I think women in blockchain actually have a lot of potential that can be pushed. And Indonesia itself needs to be more open to this possibility. The women of Indonesia need to understand that this is a wonderful niche where women can make or break a new blockchain project. Whether the project succeeds or not could be determined by whether there’s women or not.
What’s something that you’re excited about in terms of Indonesia in the blockchain space?
I’m excited by the number of islands that we have: 17,000 islands. The number of people that we have: 260 million. And I’m also excited by the fact that we can’t get along. There’s a lot of autonomy because of democracy. Which is good, you know. Regional autonomy is good for countries such as ours. But it also means that it’s really hard to merge data, because everyone wants to own their own data. That also means that our identities might not fit. For example, I could have an identity card in Jakarta, but I could also have one in Kalimantan. And no one’s the wiser because there are different databases for each of them.
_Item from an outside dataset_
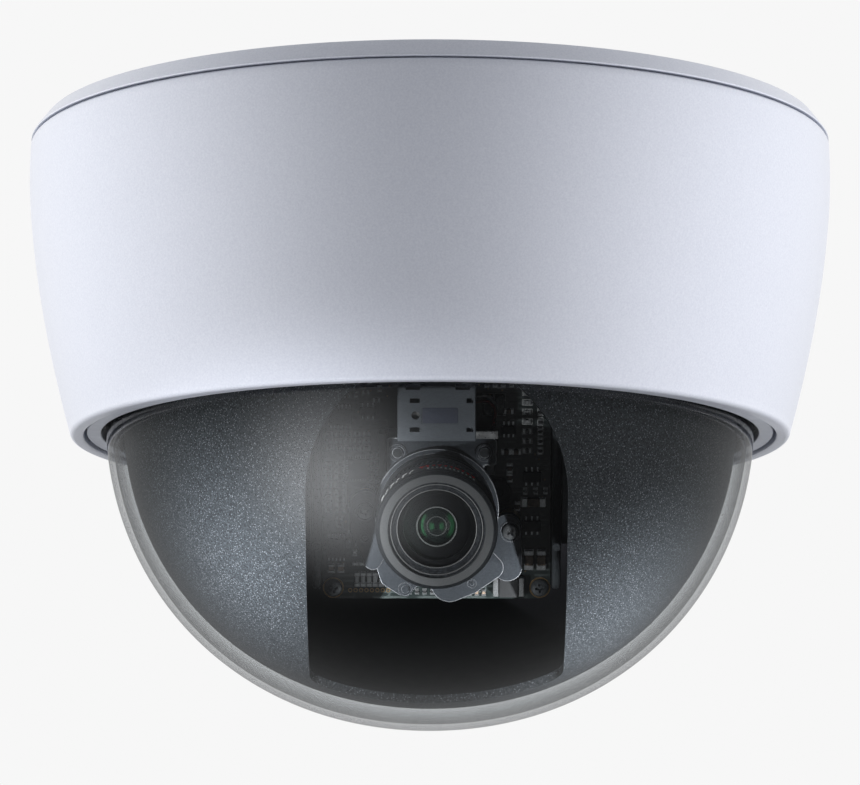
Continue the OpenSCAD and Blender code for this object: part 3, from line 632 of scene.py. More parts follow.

The capability to merge multiple databases into one single stream of data into the blockchain without forcing people to centralise would be a boon for the entire country. And I think it’s something coming soon in multiple aspects of our daily lives in the next couple of years.
Finally, do you have any advice for young women who want to follow your path and go into programming?
It’s all about following your passions. I’ve never let go, in the many years where I was selling shampoos, when I was working in Sampoerna, I’ve never let go of my passion for computing, and that has always been my passion. That sounds geeky, it sounds weird. It’s just, you know, coding is my passion, computers are my passion, and I’ve never let go. So, I think, don’t follow me, but follow your heart. Follow what your passions are.